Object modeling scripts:
(begin)

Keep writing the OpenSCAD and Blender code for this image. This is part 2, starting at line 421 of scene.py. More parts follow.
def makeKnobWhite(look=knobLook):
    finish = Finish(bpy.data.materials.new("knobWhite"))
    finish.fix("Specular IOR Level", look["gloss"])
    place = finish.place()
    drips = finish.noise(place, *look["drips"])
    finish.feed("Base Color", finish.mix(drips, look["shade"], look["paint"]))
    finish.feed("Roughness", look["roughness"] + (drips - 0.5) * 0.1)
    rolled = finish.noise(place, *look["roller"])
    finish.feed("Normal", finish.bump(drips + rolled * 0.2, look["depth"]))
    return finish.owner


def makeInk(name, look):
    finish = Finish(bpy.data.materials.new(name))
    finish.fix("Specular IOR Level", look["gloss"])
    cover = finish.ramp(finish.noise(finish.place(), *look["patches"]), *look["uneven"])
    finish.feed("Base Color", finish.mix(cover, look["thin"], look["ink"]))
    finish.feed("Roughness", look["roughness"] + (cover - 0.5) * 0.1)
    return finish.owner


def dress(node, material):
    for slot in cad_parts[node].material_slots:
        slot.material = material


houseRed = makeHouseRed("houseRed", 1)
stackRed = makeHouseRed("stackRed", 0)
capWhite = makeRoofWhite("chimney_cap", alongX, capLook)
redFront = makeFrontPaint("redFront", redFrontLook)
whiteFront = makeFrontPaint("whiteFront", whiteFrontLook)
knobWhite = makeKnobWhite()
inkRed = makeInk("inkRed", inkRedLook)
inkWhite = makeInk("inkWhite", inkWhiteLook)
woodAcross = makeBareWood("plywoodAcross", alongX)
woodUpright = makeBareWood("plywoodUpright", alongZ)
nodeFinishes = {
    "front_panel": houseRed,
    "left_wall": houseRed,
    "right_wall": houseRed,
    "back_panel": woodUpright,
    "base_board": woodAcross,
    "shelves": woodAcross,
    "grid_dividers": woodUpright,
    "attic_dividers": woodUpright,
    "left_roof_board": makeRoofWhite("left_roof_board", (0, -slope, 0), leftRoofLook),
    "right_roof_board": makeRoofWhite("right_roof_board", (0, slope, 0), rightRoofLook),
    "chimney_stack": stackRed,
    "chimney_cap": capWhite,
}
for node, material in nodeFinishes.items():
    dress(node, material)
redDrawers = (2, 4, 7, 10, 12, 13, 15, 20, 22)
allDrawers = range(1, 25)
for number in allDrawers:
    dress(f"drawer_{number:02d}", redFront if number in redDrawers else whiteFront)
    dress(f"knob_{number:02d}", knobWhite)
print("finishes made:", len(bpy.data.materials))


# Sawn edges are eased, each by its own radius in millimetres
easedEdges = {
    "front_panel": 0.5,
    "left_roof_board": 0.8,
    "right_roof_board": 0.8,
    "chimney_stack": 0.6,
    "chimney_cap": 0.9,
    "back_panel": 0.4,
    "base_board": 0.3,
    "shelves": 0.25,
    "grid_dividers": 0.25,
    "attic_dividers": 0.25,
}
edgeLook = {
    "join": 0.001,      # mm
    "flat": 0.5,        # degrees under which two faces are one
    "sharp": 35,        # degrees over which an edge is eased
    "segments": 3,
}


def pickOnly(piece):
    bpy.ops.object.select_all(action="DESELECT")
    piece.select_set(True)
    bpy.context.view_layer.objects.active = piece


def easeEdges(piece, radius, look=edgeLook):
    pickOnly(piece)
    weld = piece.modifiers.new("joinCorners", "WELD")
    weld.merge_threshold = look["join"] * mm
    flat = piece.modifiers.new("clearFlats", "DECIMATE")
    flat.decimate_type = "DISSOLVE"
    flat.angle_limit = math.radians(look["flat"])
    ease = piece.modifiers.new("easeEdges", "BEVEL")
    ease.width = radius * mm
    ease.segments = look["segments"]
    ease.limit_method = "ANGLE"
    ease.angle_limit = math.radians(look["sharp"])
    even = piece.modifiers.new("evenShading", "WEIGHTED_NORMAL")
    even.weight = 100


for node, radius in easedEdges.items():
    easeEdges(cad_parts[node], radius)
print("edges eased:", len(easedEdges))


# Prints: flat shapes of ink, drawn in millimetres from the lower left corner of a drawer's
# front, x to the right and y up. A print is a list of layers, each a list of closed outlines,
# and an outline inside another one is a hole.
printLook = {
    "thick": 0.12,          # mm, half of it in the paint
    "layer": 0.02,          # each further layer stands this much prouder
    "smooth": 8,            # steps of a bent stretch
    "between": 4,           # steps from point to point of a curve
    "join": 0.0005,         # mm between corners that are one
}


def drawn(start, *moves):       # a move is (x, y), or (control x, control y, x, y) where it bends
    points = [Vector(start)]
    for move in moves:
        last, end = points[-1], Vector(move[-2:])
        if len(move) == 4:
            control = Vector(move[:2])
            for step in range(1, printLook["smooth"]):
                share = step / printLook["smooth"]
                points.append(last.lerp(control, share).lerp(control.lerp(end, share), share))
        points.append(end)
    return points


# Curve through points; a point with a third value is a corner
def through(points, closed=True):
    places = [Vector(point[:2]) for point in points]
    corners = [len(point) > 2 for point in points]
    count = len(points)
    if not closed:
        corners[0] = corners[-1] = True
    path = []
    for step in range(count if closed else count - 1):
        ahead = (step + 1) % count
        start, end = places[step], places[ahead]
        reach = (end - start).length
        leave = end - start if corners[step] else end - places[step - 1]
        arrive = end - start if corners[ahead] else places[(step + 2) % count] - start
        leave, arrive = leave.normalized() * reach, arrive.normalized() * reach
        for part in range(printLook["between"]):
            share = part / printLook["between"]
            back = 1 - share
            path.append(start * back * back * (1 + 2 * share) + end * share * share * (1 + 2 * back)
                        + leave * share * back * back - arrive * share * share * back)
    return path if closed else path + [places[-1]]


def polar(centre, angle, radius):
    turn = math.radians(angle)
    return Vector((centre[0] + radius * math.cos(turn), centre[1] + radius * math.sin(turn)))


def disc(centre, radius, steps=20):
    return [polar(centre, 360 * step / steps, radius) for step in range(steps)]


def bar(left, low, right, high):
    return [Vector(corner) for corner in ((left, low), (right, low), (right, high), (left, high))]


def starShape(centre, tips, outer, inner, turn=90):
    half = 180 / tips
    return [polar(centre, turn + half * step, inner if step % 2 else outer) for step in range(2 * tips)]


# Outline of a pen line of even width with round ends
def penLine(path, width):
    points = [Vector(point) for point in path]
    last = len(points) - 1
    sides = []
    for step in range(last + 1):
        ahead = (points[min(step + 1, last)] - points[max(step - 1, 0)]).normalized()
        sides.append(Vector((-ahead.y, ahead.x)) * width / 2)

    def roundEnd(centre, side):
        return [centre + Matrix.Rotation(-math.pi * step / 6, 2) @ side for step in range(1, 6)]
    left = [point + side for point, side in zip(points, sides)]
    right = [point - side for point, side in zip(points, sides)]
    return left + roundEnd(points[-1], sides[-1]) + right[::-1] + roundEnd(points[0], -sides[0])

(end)
(begin)

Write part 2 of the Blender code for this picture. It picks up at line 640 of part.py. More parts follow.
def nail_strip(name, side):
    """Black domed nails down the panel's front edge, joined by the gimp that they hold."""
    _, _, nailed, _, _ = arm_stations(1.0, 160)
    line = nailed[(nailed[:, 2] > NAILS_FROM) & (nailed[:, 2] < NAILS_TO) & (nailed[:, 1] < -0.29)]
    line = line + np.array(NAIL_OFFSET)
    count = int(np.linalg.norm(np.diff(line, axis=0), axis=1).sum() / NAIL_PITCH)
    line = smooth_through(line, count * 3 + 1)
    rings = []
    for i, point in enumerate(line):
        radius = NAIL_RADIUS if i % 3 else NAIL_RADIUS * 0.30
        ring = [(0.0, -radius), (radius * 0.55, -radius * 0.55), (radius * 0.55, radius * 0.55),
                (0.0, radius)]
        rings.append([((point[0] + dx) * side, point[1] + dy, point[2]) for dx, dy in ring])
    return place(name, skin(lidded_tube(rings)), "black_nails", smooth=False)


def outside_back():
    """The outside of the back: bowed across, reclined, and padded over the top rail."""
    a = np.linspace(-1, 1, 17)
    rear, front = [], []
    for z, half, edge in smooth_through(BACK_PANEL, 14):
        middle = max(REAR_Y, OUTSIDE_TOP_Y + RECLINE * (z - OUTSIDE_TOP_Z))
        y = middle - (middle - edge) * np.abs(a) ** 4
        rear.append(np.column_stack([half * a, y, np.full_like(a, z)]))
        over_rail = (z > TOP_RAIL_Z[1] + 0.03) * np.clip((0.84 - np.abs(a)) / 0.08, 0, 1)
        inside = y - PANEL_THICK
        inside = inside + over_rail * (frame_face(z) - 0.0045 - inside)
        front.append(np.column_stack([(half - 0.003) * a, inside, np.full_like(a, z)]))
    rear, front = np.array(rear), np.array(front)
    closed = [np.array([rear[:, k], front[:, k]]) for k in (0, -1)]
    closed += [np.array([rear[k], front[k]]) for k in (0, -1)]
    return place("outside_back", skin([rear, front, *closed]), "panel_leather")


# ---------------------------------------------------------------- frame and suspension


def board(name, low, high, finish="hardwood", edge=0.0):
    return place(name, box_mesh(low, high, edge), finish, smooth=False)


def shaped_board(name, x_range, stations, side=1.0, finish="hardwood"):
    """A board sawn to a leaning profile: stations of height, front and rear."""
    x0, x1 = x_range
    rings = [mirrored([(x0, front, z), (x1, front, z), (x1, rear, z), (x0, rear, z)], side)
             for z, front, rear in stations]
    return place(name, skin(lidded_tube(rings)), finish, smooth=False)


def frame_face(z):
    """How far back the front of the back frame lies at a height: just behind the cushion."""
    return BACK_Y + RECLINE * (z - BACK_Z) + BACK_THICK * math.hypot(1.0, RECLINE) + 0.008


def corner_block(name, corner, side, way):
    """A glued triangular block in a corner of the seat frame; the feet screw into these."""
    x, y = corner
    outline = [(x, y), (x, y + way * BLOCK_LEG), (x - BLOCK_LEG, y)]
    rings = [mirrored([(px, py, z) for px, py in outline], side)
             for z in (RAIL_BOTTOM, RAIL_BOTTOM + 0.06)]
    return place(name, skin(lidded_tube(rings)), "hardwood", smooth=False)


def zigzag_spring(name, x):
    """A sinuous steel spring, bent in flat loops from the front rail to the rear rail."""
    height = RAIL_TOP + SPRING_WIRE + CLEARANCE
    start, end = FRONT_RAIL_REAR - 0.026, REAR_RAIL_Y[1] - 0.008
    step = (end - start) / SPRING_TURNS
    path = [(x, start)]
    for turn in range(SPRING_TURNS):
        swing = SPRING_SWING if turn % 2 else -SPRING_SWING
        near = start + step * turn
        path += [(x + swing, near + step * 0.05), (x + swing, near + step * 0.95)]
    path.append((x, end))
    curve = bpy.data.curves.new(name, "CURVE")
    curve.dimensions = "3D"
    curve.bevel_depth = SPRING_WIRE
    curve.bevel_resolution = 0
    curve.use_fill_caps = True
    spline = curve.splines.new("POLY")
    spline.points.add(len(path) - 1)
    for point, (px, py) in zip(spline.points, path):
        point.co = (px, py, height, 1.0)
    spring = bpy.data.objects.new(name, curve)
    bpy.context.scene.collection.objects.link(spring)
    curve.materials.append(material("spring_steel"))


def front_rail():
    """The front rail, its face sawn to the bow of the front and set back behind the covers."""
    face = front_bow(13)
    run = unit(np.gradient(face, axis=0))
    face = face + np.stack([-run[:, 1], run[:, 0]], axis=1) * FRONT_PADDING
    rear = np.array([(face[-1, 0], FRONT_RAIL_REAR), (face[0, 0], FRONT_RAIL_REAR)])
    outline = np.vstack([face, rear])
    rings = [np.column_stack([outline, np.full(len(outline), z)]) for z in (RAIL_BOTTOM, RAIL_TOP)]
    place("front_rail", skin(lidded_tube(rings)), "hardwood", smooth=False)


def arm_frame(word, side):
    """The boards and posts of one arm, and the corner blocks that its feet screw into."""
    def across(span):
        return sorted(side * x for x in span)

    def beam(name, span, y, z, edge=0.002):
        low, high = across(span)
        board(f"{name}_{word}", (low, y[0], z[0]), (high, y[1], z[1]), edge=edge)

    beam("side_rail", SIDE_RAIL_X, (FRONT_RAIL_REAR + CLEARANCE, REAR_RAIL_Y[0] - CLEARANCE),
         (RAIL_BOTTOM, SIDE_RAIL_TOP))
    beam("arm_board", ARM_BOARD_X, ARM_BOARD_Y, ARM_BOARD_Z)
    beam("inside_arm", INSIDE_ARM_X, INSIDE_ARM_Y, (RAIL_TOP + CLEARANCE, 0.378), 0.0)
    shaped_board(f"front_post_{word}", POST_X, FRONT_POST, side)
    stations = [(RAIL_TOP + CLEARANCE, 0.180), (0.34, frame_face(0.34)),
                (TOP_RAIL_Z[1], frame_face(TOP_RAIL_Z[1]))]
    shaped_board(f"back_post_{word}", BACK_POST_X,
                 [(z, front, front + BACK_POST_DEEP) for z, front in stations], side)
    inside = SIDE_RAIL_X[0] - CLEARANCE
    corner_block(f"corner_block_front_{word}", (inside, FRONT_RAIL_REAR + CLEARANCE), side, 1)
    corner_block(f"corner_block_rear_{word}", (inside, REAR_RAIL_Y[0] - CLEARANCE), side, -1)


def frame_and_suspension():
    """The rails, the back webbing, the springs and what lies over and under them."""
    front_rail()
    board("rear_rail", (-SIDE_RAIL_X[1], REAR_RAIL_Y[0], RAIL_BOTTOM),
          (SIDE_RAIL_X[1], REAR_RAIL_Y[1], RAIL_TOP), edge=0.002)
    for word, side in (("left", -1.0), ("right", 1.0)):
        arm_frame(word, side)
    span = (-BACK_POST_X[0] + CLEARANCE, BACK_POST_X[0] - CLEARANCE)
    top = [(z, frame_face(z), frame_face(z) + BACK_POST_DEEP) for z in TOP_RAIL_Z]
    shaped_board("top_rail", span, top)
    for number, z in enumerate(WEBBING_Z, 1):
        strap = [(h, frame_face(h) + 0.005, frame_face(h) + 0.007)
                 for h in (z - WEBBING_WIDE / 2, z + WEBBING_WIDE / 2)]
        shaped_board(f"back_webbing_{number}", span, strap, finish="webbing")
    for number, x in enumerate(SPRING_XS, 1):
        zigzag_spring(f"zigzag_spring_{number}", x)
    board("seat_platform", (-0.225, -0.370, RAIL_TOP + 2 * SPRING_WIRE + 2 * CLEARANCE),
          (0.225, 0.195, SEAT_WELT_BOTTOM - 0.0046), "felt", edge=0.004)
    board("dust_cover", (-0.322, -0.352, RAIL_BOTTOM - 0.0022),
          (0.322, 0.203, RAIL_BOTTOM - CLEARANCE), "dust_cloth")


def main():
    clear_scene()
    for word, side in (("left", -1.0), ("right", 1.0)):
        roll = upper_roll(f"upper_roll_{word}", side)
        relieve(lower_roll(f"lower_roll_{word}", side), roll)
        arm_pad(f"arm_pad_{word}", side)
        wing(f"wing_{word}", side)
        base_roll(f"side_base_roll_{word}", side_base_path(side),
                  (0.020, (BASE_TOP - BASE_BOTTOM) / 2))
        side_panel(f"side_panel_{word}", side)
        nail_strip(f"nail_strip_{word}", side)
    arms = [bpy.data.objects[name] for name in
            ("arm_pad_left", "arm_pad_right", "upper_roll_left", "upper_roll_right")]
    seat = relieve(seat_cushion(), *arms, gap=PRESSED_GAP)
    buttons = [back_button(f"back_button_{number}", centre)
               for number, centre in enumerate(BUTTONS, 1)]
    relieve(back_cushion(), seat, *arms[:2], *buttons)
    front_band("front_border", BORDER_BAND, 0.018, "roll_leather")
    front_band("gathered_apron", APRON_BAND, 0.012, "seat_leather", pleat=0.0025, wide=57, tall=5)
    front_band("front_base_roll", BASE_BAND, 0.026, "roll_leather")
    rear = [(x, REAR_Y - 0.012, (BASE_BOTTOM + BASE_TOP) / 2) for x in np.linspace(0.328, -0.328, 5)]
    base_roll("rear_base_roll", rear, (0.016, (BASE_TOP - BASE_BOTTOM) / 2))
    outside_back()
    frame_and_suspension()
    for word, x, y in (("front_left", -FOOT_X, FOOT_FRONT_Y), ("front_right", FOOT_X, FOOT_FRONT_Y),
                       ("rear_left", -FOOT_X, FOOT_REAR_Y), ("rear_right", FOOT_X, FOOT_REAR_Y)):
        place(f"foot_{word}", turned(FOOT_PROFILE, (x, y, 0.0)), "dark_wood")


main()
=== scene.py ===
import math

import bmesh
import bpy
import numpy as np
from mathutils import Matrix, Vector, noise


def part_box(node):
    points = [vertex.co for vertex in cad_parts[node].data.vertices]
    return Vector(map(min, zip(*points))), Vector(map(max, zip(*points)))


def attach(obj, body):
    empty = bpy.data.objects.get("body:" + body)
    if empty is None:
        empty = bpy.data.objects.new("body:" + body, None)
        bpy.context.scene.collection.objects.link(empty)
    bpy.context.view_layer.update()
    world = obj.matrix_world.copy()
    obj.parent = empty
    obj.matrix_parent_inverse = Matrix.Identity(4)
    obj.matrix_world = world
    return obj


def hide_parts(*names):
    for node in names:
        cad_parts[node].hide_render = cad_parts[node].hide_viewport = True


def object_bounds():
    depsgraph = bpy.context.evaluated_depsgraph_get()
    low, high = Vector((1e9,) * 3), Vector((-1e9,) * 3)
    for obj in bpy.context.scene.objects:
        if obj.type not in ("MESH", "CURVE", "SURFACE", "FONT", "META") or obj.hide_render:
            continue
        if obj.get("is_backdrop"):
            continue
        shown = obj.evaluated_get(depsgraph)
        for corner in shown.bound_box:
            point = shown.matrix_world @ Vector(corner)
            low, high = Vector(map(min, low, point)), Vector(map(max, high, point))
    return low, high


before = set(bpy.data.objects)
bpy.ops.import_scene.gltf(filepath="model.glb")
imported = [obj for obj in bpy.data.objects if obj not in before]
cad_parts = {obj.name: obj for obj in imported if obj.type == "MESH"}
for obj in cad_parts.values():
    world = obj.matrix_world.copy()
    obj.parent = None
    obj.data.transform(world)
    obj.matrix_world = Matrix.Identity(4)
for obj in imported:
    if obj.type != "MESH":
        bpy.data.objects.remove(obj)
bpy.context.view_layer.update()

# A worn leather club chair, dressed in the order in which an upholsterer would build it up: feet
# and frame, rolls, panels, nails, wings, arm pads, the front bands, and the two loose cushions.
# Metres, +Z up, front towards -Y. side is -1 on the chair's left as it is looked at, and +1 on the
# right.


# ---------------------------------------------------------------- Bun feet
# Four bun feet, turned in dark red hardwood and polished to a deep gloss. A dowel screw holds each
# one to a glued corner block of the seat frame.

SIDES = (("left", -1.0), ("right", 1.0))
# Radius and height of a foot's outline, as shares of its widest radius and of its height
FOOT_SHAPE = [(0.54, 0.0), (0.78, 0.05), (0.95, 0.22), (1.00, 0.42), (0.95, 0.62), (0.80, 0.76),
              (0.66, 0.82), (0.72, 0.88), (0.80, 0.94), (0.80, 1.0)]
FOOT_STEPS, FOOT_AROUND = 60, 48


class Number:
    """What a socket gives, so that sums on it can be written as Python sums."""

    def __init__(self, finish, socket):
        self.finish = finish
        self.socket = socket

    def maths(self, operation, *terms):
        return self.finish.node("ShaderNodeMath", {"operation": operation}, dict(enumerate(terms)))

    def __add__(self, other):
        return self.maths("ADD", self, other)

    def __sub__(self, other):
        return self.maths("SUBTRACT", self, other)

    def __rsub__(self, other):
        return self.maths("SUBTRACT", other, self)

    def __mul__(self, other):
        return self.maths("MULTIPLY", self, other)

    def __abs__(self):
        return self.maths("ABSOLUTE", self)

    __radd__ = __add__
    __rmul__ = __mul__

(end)

Stated task: From the line containing "obj.matrix_parent_inverse = Matrix.Identity(4)" down to the line containing "# one to a glued" in the material above, reproduce every line exactly, including the two end lines.

Written answer:
    obj.matrix_parent_inverse = Matrix.Identity(4)
    obj.matrix_world = world
    return obj


def hide_parts(*names):
    for node in names:
        cad_parts[node].hide_render = cad_parts[node].hide_viewport = True


def object_bounds():
    depsgraph = bpy.context.evaluated_depsgraph_get()
    low, high = Vector((1e9,) * 3), Vector((-1e9,) * 3)
    for obj in bpy.context.scene.objects:
        if obj.type not in ("MESH", "CURVE", "SURFACE", "FONT", "META") or obj.hide_render:
            continue
        if obj.get("is_backdrop"):
            continue
        shown = obj.evaluated_get(depsgraph)
        for corner in shown.bound_box:
            point = shown.matrix_world @ Vector(corner)
            low, high = Vector(map(min, low, point)), Vector(map(max, high, point))
    return low, high


before = set(bpy.data.objects)
bpy.ops.import_scene.gltf(filepath="model.glb")
imported = [obj for obj in bpy.data.objects if obj not in before]
cad_parts = {obj.name: obj for obj in imported if obj.type == "MESH"}
for obj in cad_parts.values():
    world = obj.matrix_world.copy()
    obj.parent = None
    obj.data.transform(world)
    obj.matrix_world = Matrix.Identity(4)
for obj in imported:
    if obj.type != "MESH":
        bpy.data.objects.remove(obj)
bpy.context.view_layer.update()

# A worn leather club chair, dressed in the order in which an upholsterer would build it up: feet
# and frame, rolls, panels, nails, wings, arm pads, the front bands, and the two loose cushions.
# Metres, +Z up, front towards -Y. side is -1 on the chair's left as it is looked at, and +1 on the
# right.


# ---------------------------------------------------------------- Bun feet
# Four bun feet, turned in dark red hardwood and polished to a deep gloss. A dowel screw holds each
# one to a glued corner block of the seat frame.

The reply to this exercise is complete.